Я проводил взглядом несчастную, подумавшую, что я заглядываюсь на ее попу, и презрительно фыркнувшую при виде простого парня в дешевых кроссовках и джинсах не от Версачи, и, со смятением в голове, пошел дальше, опасливо поглядывая на мою конвоиршу – не дай бог, она узнает, что я вижу чудовищ! Судьба мальчика из ее детства не вдохновляла меня на откровения.
Вообще, давно сделал вывод: чем меньше рассказываешь матери о своих недомоганиях, тем меньше шансов их усугубить – залечит к чертовой бабушке.
Но деваться было некуда – я любил свою мать и расстраивать не хотел, она и так чуть ума не лишилась после смерти отца, пусть уж покомандует, переживу.
По дороге в больницу я насчитал несколько десятков людей, на которых сидели чудовища. Сообразить, что бы это значило, я не мог – предположения были, но настолько фантастичные, что не укладывались в голове, болевшей после вчерашнего падения и возлияний коньяка; я ведь на самом деле почти не пью… ну так, изредка, в компании, и потом сильно от этого болею.
– Ну что, молодой человек, на что жалуетесь? – жизнерадостно спросил меня доктор лет сорока пяти, в белоснежном халате, с щеголеватыми усиками над губой.
– На маму. Еще – нет мотоцикла. Зарплата не очень. Еще, может быть, какие-то жалобы вам сообщить?
Доктор сразу притух, жизнерадостная улыбка увяла, и он взглянул на мою мать.
– Тяжелый случай. Говорите, головой ударился? Никак не проявлялось? Тошнота, рвота? Какие-то отклонения в психике? – Он взял со стола снимок моего черепа, экстренно сделанный в рентгенологическом кабинете, и посмотрел на свет. – Нет, трещин вроде нет. Ну что, юноша, так и будете отмалчиваться и тревожить свою мать? Может, все-таки расскажете о своих симптомах?
Что меня дернуло, я не знаю – то ли был приступ хулиганского настроения, то ли раздосадовало обращение со мной, как с маленьким ребенком со стороны матери и этого жизнерадостного доктора, – только я взял и со зла ляпнул:
– Вижу на вас, в области поясницы, сгусток вроде слизняка, от которого тянется серая нить. Вижу чудовищ на других людях – не на всех, правда, но на многих. Еще вопросы?

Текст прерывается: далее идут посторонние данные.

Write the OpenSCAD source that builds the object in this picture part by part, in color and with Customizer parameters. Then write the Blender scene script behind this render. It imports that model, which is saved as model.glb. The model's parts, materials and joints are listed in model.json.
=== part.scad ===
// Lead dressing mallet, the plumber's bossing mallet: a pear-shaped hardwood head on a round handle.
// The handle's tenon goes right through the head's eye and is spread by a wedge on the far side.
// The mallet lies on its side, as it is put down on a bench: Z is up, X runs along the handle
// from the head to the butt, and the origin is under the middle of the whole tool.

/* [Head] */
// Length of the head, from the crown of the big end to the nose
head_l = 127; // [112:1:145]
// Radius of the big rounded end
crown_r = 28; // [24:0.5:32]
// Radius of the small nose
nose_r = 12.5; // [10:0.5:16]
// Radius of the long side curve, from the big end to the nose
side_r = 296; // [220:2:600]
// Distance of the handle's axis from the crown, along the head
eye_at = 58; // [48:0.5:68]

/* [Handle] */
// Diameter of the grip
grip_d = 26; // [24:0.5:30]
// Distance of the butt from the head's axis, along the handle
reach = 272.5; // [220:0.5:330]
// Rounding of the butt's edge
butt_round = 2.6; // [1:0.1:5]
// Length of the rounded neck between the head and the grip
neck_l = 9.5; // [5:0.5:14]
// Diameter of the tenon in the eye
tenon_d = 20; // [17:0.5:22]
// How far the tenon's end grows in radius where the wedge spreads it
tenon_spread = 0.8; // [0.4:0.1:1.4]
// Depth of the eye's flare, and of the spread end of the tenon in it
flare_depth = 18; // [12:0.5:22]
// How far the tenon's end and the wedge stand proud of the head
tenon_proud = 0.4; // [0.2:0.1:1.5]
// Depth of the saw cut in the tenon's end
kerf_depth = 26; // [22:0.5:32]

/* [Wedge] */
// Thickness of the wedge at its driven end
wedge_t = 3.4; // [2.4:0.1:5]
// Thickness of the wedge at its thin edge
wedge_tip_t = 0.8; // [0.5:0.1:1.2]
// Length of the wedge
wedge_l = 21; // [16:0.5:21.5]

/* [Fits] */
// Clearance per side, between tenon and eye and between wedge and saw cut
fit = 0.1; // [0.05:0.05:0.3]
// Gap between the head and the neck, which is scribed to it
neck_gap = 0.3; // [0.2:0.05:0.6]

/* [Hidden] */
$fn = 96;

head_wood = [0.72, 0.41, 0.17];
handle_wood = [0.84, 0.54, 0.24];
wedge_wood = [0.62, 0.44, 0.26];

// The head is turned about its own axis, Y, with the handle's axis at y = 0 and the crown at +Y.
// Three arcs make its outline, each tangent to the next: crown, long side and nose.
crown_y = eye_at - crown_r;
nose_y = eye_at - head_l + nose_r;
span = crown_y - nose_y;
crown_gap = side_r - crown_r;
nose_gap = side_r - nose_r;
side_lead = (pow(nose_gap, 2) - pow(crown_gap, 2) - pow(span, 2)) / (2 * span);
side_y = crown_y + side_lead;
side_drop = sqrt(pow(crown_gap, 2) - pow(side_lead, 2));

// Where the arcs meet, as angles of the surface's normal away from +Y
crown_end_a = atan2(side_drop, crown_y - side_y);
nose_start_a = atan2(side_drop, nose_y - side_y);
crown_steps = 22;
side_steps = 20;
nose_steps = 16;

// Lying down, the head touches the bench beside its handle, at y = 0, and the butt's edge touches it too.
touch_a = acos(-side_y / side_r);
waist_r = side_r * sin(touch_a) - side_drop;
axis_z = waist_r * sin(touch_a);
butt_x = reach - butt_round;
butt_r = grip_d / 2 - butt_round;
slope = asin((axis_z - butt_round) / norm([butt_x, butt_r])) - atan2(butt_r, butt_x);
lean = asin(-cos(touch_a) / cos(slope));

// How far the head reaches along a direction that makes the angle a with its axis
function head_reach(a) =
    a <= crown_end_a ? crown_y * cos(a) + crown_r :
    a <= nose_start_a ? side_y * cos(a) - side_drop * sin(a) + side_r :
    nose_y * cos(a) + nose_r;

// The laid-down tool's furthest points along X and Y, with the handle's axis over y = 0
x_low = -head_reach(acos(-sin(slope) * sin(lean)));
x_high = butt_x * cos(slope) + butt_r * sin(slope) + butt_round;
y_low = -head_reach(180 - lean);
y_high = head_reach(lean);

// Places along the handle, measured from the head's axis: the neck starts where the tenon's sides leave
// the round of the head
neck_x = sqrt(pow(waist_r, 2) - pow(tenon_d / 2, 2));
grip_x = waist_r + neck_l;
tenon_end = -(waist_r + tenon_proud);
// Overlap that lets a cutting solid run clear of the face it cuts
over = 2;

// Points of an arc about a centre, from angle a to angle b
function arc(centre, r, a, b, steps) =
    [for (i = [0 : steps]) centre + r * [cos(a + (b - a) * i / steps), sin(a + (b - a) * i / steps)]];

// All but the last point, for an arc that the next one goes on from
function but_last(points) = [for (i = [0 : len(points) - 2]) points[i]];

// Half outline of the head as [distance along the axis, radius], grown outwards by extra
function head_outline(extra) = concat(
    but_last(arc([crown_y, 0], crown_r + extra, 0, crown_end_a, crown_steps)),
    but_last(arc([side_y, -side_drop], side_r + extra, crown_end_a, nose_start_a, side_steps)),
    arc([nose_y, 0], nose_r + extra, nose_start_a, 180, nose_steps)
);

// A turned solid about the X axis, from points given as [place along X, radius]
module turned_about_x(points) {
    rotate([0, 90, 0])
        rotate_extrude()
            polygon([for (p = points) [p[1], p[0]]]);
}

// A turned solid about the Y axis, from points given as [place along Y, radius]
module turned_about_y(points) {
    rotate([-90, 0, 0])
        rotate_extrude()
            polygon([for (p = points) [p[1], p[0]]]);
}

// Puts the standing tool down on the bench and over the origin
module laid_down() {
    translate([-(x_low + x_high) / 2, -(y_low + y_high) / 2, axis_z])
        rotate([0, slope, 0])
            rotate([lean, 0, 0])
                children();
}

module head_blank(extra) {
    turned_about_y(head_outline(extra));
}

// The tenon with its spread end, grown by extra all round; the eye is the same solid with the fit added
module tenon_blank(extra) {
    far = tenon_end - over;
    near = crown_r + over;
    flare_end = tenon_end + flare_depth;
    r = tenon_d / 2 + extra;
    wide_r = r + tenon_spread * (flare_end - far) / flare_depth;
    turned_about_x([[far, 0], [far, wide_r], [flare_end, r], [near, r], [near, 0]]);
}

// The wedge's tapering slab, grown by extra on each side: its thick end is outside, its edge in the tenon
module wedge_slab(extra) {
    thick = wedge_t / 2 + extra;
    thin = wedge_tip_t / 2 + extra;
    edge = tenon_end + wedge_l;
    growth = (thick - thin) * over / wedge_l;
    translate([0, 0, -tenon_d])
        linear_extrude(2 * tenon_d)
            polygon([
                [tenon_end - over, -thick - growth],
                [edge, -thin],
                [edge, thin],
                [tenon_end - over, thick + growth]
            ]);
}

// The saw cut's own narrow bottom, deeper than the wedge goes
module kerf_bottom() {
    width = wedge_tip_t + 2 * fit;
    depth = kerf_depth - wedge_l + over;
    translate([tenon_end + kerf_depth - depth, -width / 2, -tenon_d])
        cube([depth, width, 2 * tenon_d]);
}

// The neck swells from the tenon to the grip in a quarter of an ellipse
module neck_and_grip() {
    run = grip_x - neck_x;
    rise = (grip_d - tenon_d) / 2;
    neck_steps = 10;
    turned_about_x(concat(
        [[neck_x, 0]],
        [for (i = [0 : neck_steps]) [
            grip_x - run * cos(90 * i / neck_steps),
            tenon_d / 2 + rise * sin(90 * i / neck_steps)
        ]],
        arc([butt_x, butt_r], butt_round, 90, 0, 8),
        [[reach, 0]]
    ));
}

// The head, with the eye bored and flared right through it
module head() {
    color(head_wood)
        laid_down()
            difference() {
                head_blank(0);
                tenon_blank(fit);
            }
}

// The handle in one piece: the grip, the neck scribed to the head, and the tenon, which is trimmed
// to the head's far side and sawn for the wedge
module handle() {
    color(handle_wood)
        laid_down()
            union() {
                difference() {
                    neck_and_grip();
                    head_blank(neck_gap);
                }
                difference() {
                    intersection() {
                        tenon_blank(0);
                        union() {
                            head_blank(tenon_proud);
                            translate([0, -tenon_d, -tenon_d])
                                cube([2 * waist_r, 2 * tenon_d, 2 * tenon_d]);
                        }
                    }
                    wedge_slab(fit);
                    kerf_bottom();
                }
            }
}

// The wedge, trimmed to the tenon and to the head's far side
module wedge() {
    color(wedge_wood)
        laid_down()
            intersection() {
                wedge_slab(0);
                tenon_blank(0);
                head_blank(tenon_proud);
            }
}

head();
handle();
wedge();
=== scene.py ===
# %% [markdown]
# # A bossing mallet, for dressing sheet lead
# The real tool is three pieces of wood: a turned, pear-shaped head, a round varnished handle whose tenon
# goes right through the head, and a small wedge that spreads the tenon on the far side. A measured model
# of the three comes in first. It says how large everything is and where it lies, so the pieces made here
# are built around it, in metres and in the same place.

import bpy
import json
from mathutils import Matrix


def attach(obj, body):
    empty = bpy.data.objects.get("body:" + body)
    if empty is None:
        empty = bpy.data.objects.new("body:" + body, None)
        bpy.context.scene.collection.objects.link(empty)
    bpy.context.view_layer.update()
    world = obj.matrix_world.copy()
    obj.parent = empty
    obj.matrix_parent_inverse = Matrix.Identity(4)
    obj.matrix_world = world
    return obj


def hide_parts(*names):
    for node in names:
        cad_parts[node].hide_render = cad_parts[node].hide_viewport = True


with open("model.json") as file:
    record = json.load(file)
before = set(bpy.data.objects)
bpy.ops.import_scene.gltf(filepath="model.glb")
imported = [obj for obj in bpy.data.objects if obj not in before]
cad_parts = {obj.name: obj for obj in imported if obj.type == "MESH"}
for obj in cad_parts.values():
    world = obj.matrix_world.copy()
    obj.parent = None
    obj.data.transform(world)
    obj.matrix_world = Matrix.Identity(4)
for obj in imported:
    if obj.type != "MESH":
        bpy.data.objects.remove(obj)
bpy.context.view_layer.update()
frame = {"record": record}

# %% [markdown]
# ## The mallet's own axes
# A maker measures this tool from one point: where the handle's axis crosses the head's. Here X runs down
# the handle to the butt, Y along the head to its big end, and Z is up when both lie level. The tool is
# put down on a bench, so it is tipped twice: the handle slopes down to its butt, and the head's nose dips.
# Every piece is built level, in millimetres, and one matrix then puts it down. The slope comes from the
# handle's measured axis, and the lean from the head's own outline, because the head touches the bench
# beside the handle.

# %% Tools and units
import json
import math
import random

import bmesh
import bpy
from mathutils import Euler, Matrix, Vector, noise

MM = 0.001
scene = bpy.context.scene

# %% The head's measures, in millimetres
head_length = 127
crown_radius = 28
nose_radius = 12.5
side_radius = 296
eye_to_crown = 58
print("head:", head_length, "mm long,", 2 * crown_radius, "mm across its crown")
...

Врач с интересом посмотрел на меня, покосился на мою мать и с облегчением сказал:
– Не мой профиль. Это вам надо к Льву Филипповичу, в тринадцатый кабинет, сейчас я вам направление к нему дам. С моей стороны никаких нарушений не замечено – череп цел, и вообще, на удивление физически здоровый человек, соответствующий своему возрасту. Вы не спортсмен, молодой человек? – Врач быстро писал что-то на листке. – Нет? А такой здоровый! Может, потому и здоровый! – усмехнулся он и протянул моей матери листок с непонятными каракульками. – Сходите к Льву Филипповичу, он вам что-нибудь посоветует…
Мы вышли из кабинета, я плотно закрыл за собой дверь и огляделся – больница была полна людей, на которых сидели чудовища – от маленьких, размером с мандарин, до огромных, похожих на пульсирующий воздушный шар метр в диаметре.

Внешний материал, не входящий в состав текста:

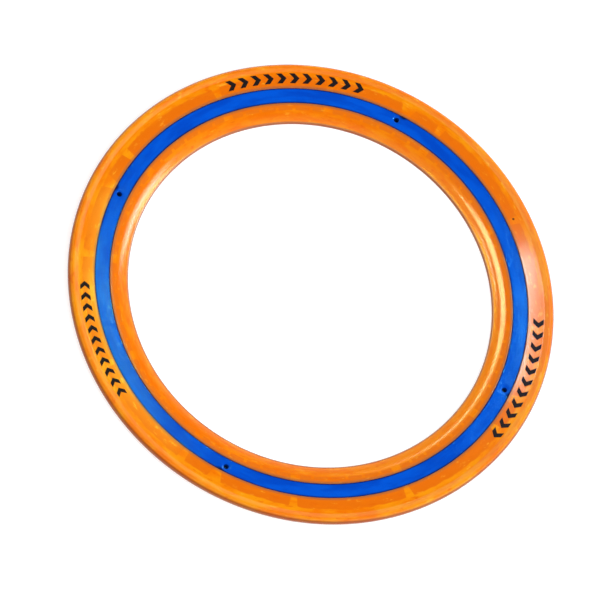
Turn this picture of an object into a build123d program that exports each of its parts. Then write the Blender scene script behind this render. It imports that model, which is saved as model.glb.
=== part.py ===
from build123d import *
from math import cos, degrees, radians, sin
import os

# Flying ring for throwing, in mm. +Z is up, with the spoiler lip on top. The origin is the ring's
# centre on the surface it lies on. A hard core ring shows as a band between two soft moulded rims.

# Plan sizes: radii from the centre of the ring
outer_radius = 125.0
band_outer_radius = 111.6
band_inner_radius = 103.6
opening_radius = 93.7

# Heights of the top surface, which rises outwards from the nose to the lip
band_inner_top = 4.4
band_outer_top = 5.0
lip_height = 6.0
underside_camber = 1.5  # how far the band's underside stands clear of the floor

# Core: band edges and the flanges that the rims are moulded round
band_chamfer = 0.35
flange_bottom = 2.0
flange_thickness = 1.2
flange_outer_radius = 118.0
flange_inner_radius = 99.8
flange_middle_radius = 107.6

# Holes that the locating pins of the mould leave in the band
pin_hole_count = 4
pin_hole_circle_radius = 108.3
pin_hole_radius = 1.25
pin_hole_depth = 2.0
pin_dimple_radius = 2.3
pin_dimple_depth = 0.25

# Notches in the flanges, filled by the rims. Widths are in degrees, angles from the first pin hole.
notch_count = 12
notch_phase = 19.1
outer_notch_widths = (1.4, 2.6)  # at the band, at the flange's edge
inner_notch_widths = (2.6, 2.9)  # at the flange's edge, at the band
gate_notch_widths = (1.8, 4.8)  # at the band, at the flange's edge
gate_notch_offset = -1.5  # from each pin hole
small_notches_between = 5  # in each gap between the deep ones
small_notch_width = 0.9
small_notch_depth = 1.6

# Outer rim
rim_step = 0.15  # how far the rims' edges stand above the band beside them
lip_foot_radius = 120.2
lip_foot_height = 5.35
lip_round = 2.4
lip_flank_angle = 18.0
outer_heel_round = 3.4
outer_camber_end = 119.5

# Inner rim
nose_height = 2.0
nose_round = 0.6
nose_heel_round = 0.45
crown_radius = 26.0
inner_camber_end = 96.5

# Mark of the point where the outer rim's mould was filled
gate_mark_angle = 49.6
gate_mark_radius = 115.5
gate_mark_size = 0.8
gate_mark_depth = 0.4

# Pad prints on the outer rim: rows of chevrons that point clockwise
print_radius = 116.85
print_thickness = 0.08
chevrons_per_print = 11
chevron_height = 5.4
chevron_stroke = 2.8
chevron_point = 2.4
chevron_pitch = 6.7
print_angles_and_scales = ((4.5, 1.0), (118.4, 1.0), (222.4, 0.89))

full_turn = 360.0
cutter_reach = 3.0  # how far cutters run past the faces they cut


def band_top(radius):
    """Height of the band's top surface at a radius."""
    slope = (band_outer_top - band_inner_top) / (band_outer_radius - band_inner_radius)
    return band_inner_top + slope * (radius - band_inner_radius)


def deck_top(radius):
    """Height of the outer rim's deck, between the band and the foot of the lip."""
    start = band_outer_top + rim_step
    slope = (lip_foot_height - start) / (lip_foot_radius - band_outer_radius)
    return start + slope * (radius - band_outer_radius)


def turned(*edges):
    """Solid of revolution about Z of a closed outline drawn in the XZ plane."""
    outline = make_face([Plane.XZ * edge for edge in edges])
    return revolve(outline, Axis.Z, full_turn)


def polar(radius, angle):
    """Point in the ground plane at a radius and an angle in degrees."""
    return (radius * cos(radians(angle)), radius * sin(radians(angle)))


def around(count, phase):
    """Even angles round the ring, in degrees."""
    return [phase + i * full_turn / count for i in range(count)]


def flange_notch(inner_end, outer_end, inner_width, outer_width, angle):
    """Cutter for one notch: four corners on two radii, through the whole flange."""
    corners = [
        polar(inner_end, angle - inner_width / 2),
        polar(outer_end, angle - outer_width / 2),
        polar(outer_end, angle + outer_width / 2),
        polar(inner_end, angle + inner_width / 2),
    ]
    bottom = Plane.XY.offset(flange_bottom - cutter_reach)
    outline = make_face(Polyline(*corners, close=True))
    return extrude(bottom * outline, flange_thickness + 2 * cutter_reach)


def outer_notches():
    """Twelve even notches in the outer flange, and one wide V beside each pin hole."""
    reach = flange_outer_radius + cutter_reach
    even = [
        flange_notch(band_outer_radius, reach, *outer_notch_widths, angle)
        for angle in around(notch_count, notch_phase)
    ]
    wide = [
        flange_notch(band_outer_radius, reach, *gate_notch_widths, angle)
        for angle in around(pin_hole_count, gate_notch_offset)
    ]
    return even + wide


def inner_notches():
    """Twelve notches through the inner flange, with short ones in its edge between them."""
    reach = flange_inner_radius - cutter_reach
    short_end = flange_inner_radius + small_notch_depth
    step = full_turn / notch_count / (small_notches_between + 1)
    deep = [
        flange_notch(reach, band_inner_radius, *inner_notch_widths, angle)
        for angle in around(notch_count, notch_phase)
    ]
    short = [
        flange_notch(reach, short_end, small_notch_width, small_notch_width, angle + j * step)
        for angle in around(notch_count, notch_phase)
        for j in range(1, small_notches_between + 1)
    ]
    return deep + short


def flange(inner_edge, outer_edge, notches):
    """Flat ring with its notches cut."""
    bottom = Plane.XY.offset(flange_bottom)
    ring = Circle(outer_edge) - Circle(inner_edge)
    return extrude(bottom * ring, flange_thickness) - notches


def band():
    """Exposed band of the core, with chamfered top edges and four pin holes in dimples."""
    body = turned(
        Polyline(
            (band_inner_radius, underside_camber),
            (band_outer_radius, underside_camber),
            (band_outer_radius, band_outer_top - band_chamfer),
            (band_outer_radius - band_chamfer, band_top(band_outer_radius - band_chamfer)),
            (band_inner_radius + band_chamfer, band_top(band_inner_radius + band_chamfer)),
            (band_inner_radius, band_inner_top - band_chamfer),
            close=True,
        )
    )
    top = band_top(pin_hole_circle_radius)
    hole = Pos(0, 0, top - pin_hole_depth) * Cylinder(
        pin_hole_radius, pin_hole_depth + cutter_reach, align=(Align.CENTER, Align.CENTER, Align.MIN)
    )
    dimple = Pos(0, 0, top - pin_dimple_depth) * Cone(
        pin_hole_radius, pin_dimple_radius, pin_dimple_depth, align=(Align.CENTER, Align.CENTER, Align.MIN)
    )
    places = PolarLocations(pin_hole_circle_radius, pin_hole_count)
    return body - [place * (hole + dimple) for place in places]


def core_ring():
    """Hard core: the band and both flanges, in one moulding."""
    outer = flange(flange_middle_radius, flange_outer_radius, outer_notches())
    inner = flange(flange_inner_radius, flange_middle_radius, inner_notches())
    return band() + outer + inner


def outer_rim(core):
    """Soft rim outside the band: a deck, the lip along its edge, and a rounded heel below."""
    lip_centre = (outer_radius - lip_round, lip_height - lip_round)
    crest_start = (
        lip_centre[0] - lip_round * sin(radians(lip_flank_angle)),
        lip_centre[1] + lip_round * cos(radians(lip_flank_angle)),
    )
    heel = outer_radius - outer_heel_round
    body = turned(
        Polyline(
            (heel, 0),
            (outer_camber_end, 0),
            (band_outer_radius, underside_camber),
            (band_outer_radius, deck_top(band_outer_radius)),
            (lip_foot_radius, lip_foot_height),
            crest_start,
        ),
        CenterArc(lip_centre, lip_round, 0, 90 + lip_flank_angle),
        Line((outer_radius, lip_centre[1]), (outer_radius, outer_heel_round)),
        CenterArc((heel, outer_heel_round), outer_heel_round, -90, 90),
    )
    mark = Pos(*polar(gate_mark_radius, gate_mark_angle), deck_top(gate_mark_radius) - gate_mark_depth)
    dot = mark * Cylinder(
        gate_mark_size / 2, gate_mark_depth + cutter_reach, align=(Align.CENTER, Align.CENTER, Align.MIN)
    )
    return body - core - dot


def inner_rim(core):
    """Soft rim inside the band: it falls in one crowned curve to a rounded nose at the opening."""
    nose_top = (opening_radius + nose_round, nose_height)
    heel = opening_radius + nose_heel_round
    body = turned(
        RadiusArc((band_inner_radius, band_inner_top + rim_step), nose_top, -crown_radius),
        CenterArc((nose_top[0], nose_height - nose_round), nose_round, 90, 90),
        Line((opening_radius, nose_height - nose_round), (opening_radius, nose_heel_round)),
        CenterArc((heel, nose_heel_round), nose_heel_round, 180, 90),
        Polyline(
            (heel, 0),
            (inner_camber_end, 0),
            (band_inner_radius, underside_camber),
            (band_inner_radius, band_inner_top + rim_step),
        ),
    )
    return body - core


def chevron(scale):
    """One chevron in its own plane, pointing along X."""
    half_height = scale * chevron_height / 2
    back = -scale * (chevron_stroke + chevron_point) / 2
    stroke = scale * chevron_stroke
    point = scale * chevron_point
    return make_face(
        Polyline(
            (back, -half_height),
            (back + stroke, -half_height),
            (back + stroke + point, 0),
            (back + stroke, half_height),
            (back, half_height),
            (back + point, 0),
            close=True,
        )
    )


def chevron_print(centre_angle, scale):
    """Row of thin chevrons that lie on the sloping deck."""
    inner = print_radius - chevron_height
    outer = print_radius + chevron_height
    film = turned(
        Polyline(
            (inner, deck_top(inner)),
            (outer, deck_top(outer)),
            (outer, deck_top(outer) + print_thickness),
            (inner, deck_top(inner) + print_thickness),
            close=True,
        )
    )
    prism = extrude(chevron(scale), lip_height + cutter_reach)
    step = degrees(scale * chevron_pitch / print_radius)
    first = centre_angle - step * (chevrons_per_print - 1) / 2
    marks = []
    for i in range(chevrons_per_print):
        place = Rot(0, 0, first + i * step - 90) * Pos(0, print_radius, 0)
        marks += (film & place * prism).solids()
    return Compound(children=marks)


def write_node(name, shape):
    """Save one sub-part as its own STEP file."""
    export_step(shape, f"parts/{name}.step")


def main():
    os.makedirs("parts", exist_ok=True)
    core = core_ring()
    write_node("core_ring", core)
    write_node("outer_rim", outer_rim(core))
    write_node("inner_rim", inner_rim(core))
    for number, (angle, scale) in enumerate(print_angles_and_scales, start=1):
        write_node(f"chevron_print_{number}", chevron_print(angle, scale))


main()
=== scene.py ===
"""Flying ring: a hard blue core band between two soft orange rims, dressed over its fixed CAD frame."""

import logging
import math
from collections.abc import Callable, Iterator
from dataclasses import dataclass
from enum import Enum

import bmesh
import bpy
from mathutils import Matrix, Vector


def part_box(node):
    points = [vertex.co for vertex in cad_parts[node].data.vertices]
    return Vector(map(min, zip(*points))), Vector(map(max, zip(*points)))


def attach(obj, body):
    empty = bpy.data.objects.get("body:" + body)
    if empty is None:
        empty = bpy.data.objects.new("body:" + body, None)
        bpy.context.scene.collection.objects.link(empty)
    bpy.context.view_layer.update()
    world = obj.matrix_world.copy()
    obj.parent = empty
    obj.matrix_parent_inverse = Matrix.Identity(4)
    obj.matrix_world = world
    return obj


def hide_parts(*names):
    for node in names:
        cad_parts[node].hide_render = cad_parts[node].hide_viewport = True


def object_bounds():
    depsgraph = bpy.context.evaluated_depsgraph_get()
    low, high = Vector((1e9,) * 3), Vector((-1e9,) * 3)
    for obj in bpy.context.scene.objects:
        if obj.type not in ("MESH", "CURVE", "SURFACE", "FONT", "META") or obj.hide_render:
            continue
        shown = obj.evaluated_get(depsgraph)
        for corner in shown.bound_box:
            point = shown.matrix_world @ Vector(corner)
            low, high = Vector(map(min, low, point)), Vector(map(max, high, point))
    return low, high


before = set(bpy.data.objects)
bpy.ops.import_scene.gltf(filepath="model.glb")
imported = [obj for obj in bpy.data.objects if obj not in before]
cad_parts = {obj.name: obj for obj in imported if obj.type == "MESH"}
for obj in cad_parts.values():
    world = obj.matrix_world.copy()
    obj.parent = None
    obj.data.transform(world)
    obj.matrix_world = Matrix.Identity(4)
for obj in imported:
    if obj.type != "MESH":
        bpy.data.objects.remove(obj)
CAD_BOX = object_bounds()

LOG = logging.getLogger("flying_ring")
MM = 0.001
FULL_TURN = 360.0
DEGREE = math.pi / 180.0
ANGLE_STEP = 1 / 3  # between the outlines of a turned mesh, in degrees
SAME_POINT = 1e-6  # points nearer than this many mm are one
FLOW_RADIUS = 110.0  # where patterns drawn out round the ring have their stated size, in mm
LIGHT_LEVEL = 1.25  # brightness of a white level surface in the studio
Point = tuple[float, float]
Span = tuple[float, float]
Colour = tuple[float, float, float]


class Slot(Enum):
    """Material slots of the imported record."""

    CORE = "core_plastic"
    RUBBER = "soft_rubber"
    INK = "print_ink"


# -------- sizes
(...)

Такой шар висел на молодой девушке с интересным лицом, которая с трудом шла на костылях, сопровождаемая врачом и женщиной лет сорока – видимо матерью, с заплаканными красными глазами. Мне стало тошно, и я отвел взгляд.

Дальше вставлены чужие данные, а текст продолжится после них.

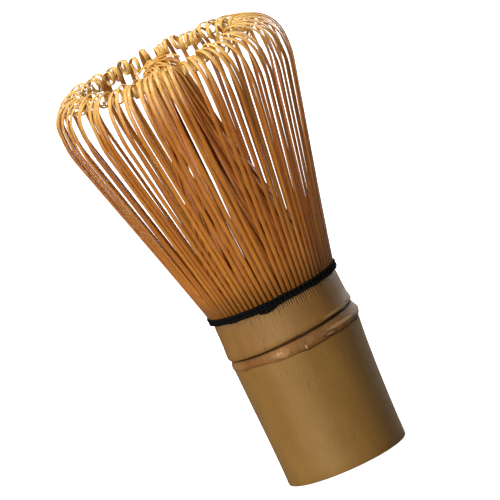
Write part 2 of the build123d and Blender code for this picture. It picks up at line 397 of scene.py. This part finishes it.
# %% Tine finishes
def tine_finish(name, body_colour, root_colour, tip_glow_colour, dark_colour, gloss, pale_from):
    """Thin bamboo shaving: a duller root, a golden length, a tip painted paler from there on for the light
    that shines through the curls, and streaks.
    """
    material, tree, shader = start_material(name, gloss, coat=0.15)
    shader.inputs["Subsurface Weight"].default_value = 0.35
    shader.inputs["Subsurface Radius"].default_value = (1.0, 0.6, 0.2)
    shader.inputs["Subsurface Scale"].default_value = 0.9 * MM
    across = add(tree, "SeparateXYZ", {0: add(tree, "UVMap", uv_map="fibres").outputs[0]}).outputs
    tone = add(tree, "Attribute", attribute_name="tone").outputs["Fac"]
    run = add(tree, "Attribute", attribute_name="run").outputs["Fac"]
    own_noise = maths(tree, "MULTIPLY", tone, 90.0)
    vector = add(tree, "CombineXYZ", {0: across[0], 1: own_noise, 2: across[1]}).outputs[0]
    fibre = grain(tree, vector, 6.0)
    colour = mixed(tree, tone, body_colour[0], body_colour[1])
    colour = mixed(tree, ranged(tree, run, 9.0, 0.0, 0.0, 0.8), colour, root_colour)
    # Painted light: the curl is paled towards the tip for the light that shines through it and onto it.
    colour = mixed(tree, ranged(tree, run, pale_from, pale_from + 14.0, 0.0, 0.9), colour, tip_glow_colour)
    colour = mixed(tree, maths(tree, "MULTIPLY", fibre["Streak"], 0.45), colour, dark_colour)
    colour = mixed(tree, maths(tree, "MULTIPLY", fibre["Fleck"], 0.5), colour, dark_colour)
    tree.links.new(colour, shader.inputs["Base Color"])
    tree.links.new(ranged(tree, fibre["Streak"], 0.0, 1.0, gloss, gloss + 0.15), shader.inputs["Roughness"])
    bump(tree, shader, fibre["Height"], 0.03)
    return material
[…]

Мать мне что-то говорила, плаксиво морща лицо, убеждала – непонятно в чем. Я лишь разобрал из ее слов, что совершенно необходимо сходить к Льву Филипповичу – он настоящий психиатр, старой школы, он обязательно разберется с моим недугом и поможет!
– Психиатр? Какой психиатр?! Это он меня к психиатру отправил? – с недоумением переспросил я, разглядывая бумажку с каракулями хирурга. – Да пошел он к чертовой матери, я нормальнее всех вас, вместе взятых! Не веришь, что я вижу чудовищ на людях, не надо – от этого они все равно не исчезнут! Ты понимаешь, я вижу их! Я вижу!
– Ну что ты кричишь, что кричишь? – нервно оглянулась мать, проверяя, не слышал ли кто-нибудь моих крамольных слов. – Тебе что, трудно, что ли? Ну сходи, ради моего спокойствия сходи! Я же не так много прошу у тебя! – И она тихонько заплакала, прижимая к глазам платок.
Я выругался про себя: вот черт! Придется идти! Сколько раз хотел уехать куда-нибудь от этой материнской опеки, да жалко ее – как будет без меня, пропадет одна.